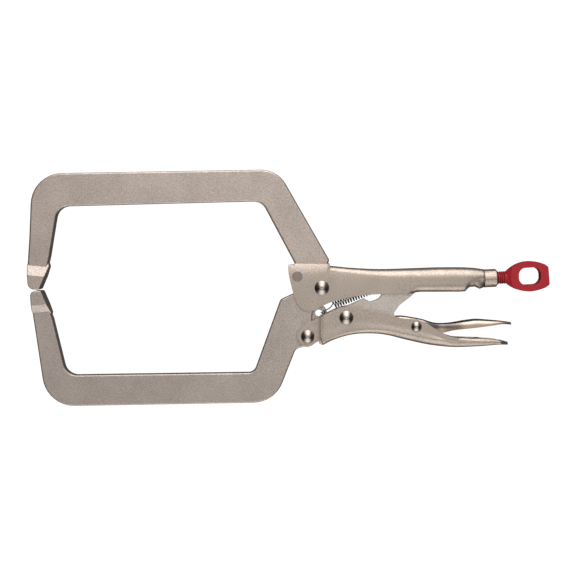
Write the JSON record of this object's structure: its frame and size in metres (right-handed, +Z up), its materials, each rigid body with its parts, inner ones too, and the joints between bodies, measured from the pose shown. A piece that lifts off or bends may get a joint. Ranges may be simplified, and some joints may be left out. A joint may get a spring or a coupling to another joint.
{
  "type": "locking c clamp",
  "caption": "Large locking C clamp: two long flat arms meeting at thick tips, folded steel handles with an over-centre toggle, release lever and adjusting screw with a finger loop.",
  "frame": {"origin": "centre of the whole tool in plan, at the height of the rivet heads it lies on", "axes": "+X from the jaw tips to the adjusting loop, +Y from the moving arm to the fixed arm, +Z up through the tool's thickness, parallel to every hinge"},
  "size_m": [0.4579, 0.2076, 0.022],
  "materials": {
    "plated_steel": "satin nickel plate over blasted steel",
    "polished_steel": "polished",
    "spring_steel": "bright drawn wire",
    "red_coating": "satin red coating"
  },
  "bodies": {
    "frame": {"upper_handle": "plated_steel", "adjusting_nut": "plated_steel", "fixed_arm": "plated_steel", "fixed_arm_pin": "plated_steel", "main_rivet": "polished_steel", "return_spring": "spring_steel"},
    "lower_jaw": {"moving_arm": "plated_steel", "handle_rivet": "polished_steel"},
    "lower_handle": {"lower_handle": "plated_steel", "link_rivet": "polished_steel", "lever_rivet": "polished_steel"},
    "toggle_link": {"toggle_link": "plated_steel"},
    "release_lever": {"release_lever": "plated_steel"},
    "screw_shank": {"adjusting_screw": "polished_steel"},
    "screw_loop": {"screw_loop": "red_coating"}
  },
  "joints": [
    {"name": "jaw_pivot", "type": "hinge", "parent": "frame", "child": "lower_jaw", "pos_m": [0.0293, 0.0007, 0.011], "axis": [0, 0, 1], "range_deg": [0, 18], "deforming": ["return_spring"]},
    {"name": "handle_pivot", "type": "hinge", "parent": "lower_jaw", "child": "lower_handle", "pos_m": [0.017, -0.042, 0.011], "axis": [0, 0, 1], "range_deg": [-48, 0]},
    {"name": "link_pivot", "type": "hinge", "parent": "lower_handle", "child": "toggle_link", "pos_m": [0.0508, -0.0255, 0.011], "axis": [0, 0, 1], "range_deg": [0, 57]},
    {"name": "lever_pivot", "type": "hinge", "parent": "lower_handle", "child": "release_lever", "pos_m": [0.1121, -0.0333, 0.011], "axis": [0, 0, -1], "range_deg": [0, 9]},
    {"name": "screw_travel", "type": "slide", "parent": "frame", "child": "screw_shank", "axis": [0.9988, 0.0499, 0], "range_m": [0, 0.03]},
    {"name": "loop_turn", "type": "hinge", "parent": "screw_shank", "child": "screw_loop", "pos_m": [0.1864, 0.00935, 0.011], "axis": [0.9988, 0.0499, 0], "range_deg": [0, 5400]}
  ],
  "couplings": [
    {"joint": "handle_pivot", "follows": "jaw_pivot", "ratio": -2.64},
    {"joint": "link_pivot", "follows": "jaw_pivot", "ratio": 3.12},
    {"joint": "loop_turn", "follows": "screw_travel", "rad_per_m": 3141.6}
  ]
}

....................

Directive - Print back all the lines verbatim.

Finished exercise -
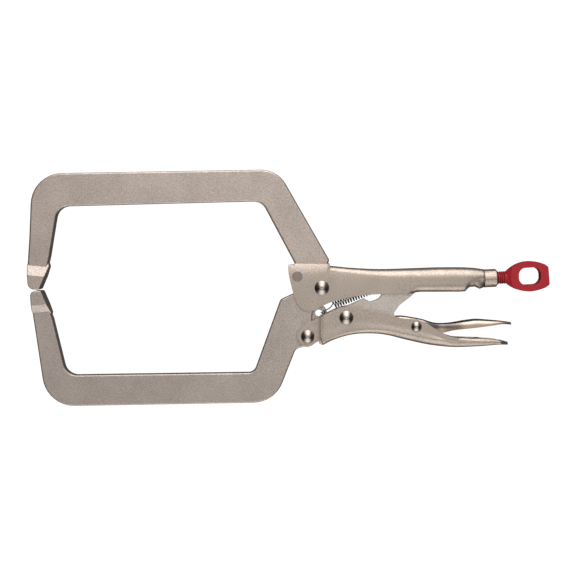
Write the JSON record of this object's structure: its frame and size in metres (right-handed, +Z up), its materials, each rigid body with its parts, inner ones too, and the joints between bodies, measured from the pose shown. A piece that lifts off or bends may get a joint. Ranges may be simplified, and some joints may be left out. A joint may get a spring or a coupling to another joint.
{
  "type": "locking c clamp",
  "caption": "Large locking C clamp: two long flat arms meeting at thick tips, folded steel handles with an over-centre toggle, release lever and adjusting screw with a finger loop.",
  "frame": {"origin": "centre of the whole tool in plan, at the height of the rivet heads it lies on", "axes": "+X from the jaw tips to the adjusting loop, +Y from the moving arm to the fixed arm, +Z up through the tool's thickness, parallel to every hinge"},
  "size_m": [0.4579, 0.2076, 0.022],
  "materials": {
    "plated_steel": "satin nickel plate over blasted steel",
    "polished_steel": "polished",
    "spring_steel": "bright drawn wire",
    "red_coating": "satin red coating"
  },
  "bodies": {
    "frame": {"upper_handle": "plated_steel", "adjusting_nut": "plated_steel", "fixed_arm": "plated_steel", "fixed_arm_pin": "plated_steel", "main_rivet": "polished_steel", "return_spring": "spring_steel"},
    "lower_jaw": {"moving_arm": "plated_steel", "handle_rivet": "polished_steel"},
    "lower_handle": {"lower_handle": "plated_steel", "link_rivet": "polished_steel", "lever_rivet": "polished_steel"},
    "toggle_link": {"toggle_link": "plated_steel"},
    "release_lever": {"release_lever": "plated_steel"},
    "screw_shank": {"adjusting_screw": "polished_steel"},
    "screw_loop": {"screw_loop": "red_coating"}
  },
  "joints": [
    {"name": "jaw_pivot", "type": "hinge", "parent": "frame", "child": "lower_jaw", "pos_m": [0.0293, 0.0007, 0.011], "axis": [0, 0, 1], "range_deg": [0, 18], "deforming": ["return_spring"]},
    {"name": "handle_pivot", "type": "hinge", "parent": "lower_jaw", "child": "lower_handle", "pos_m": [0.017, -0.042, 0.011], "axis": [0, 0, 1], "range_deg": [-48, 0]},
    {"name": "link_pivot", "type": "hinge", "parent": "lower_handle", "child": "toggle_link", "pos_m": [0.0508, -0.0255, 0.011], "axis": [0, 0, 1], "range_deg": [0, 57]},
    {"name": "lever_pivot", "type": "hinge", "parent": "lower_handle", "child": "release_lever", "pos_m": [0.1121, -0.0333, 0.011], "axis": [0, 0, -1], "range_deg": [0, 9]},
    {"name": "screw_travel", "type": "slide", "parent": "frame", "child": "screw_shank", "axis": [0.9988, 0.0499, 0], "range_m": [0, 0.03]},
    {"name": "loop_turn", "type": "hinge", "parent": "screw_shank", "child": "screw_loop", "pos_m": [0.1864, 0.00935, 0.011], "axis": [0.9988, 0.0499, 0], "range_deg": [0, 5400]}
  ],
  "couplings": [
    {"joint": "handle_pivot", "follows": "jaw_pivot", "ratio": -2.64},
    {"joint": "link_pivot", "follows": "jaw_pivot", "ratio": 3.12},
    {"joint": "loop_turn", "follows": "screw_travel", "rad_per_m": 3141.6}
  ]
}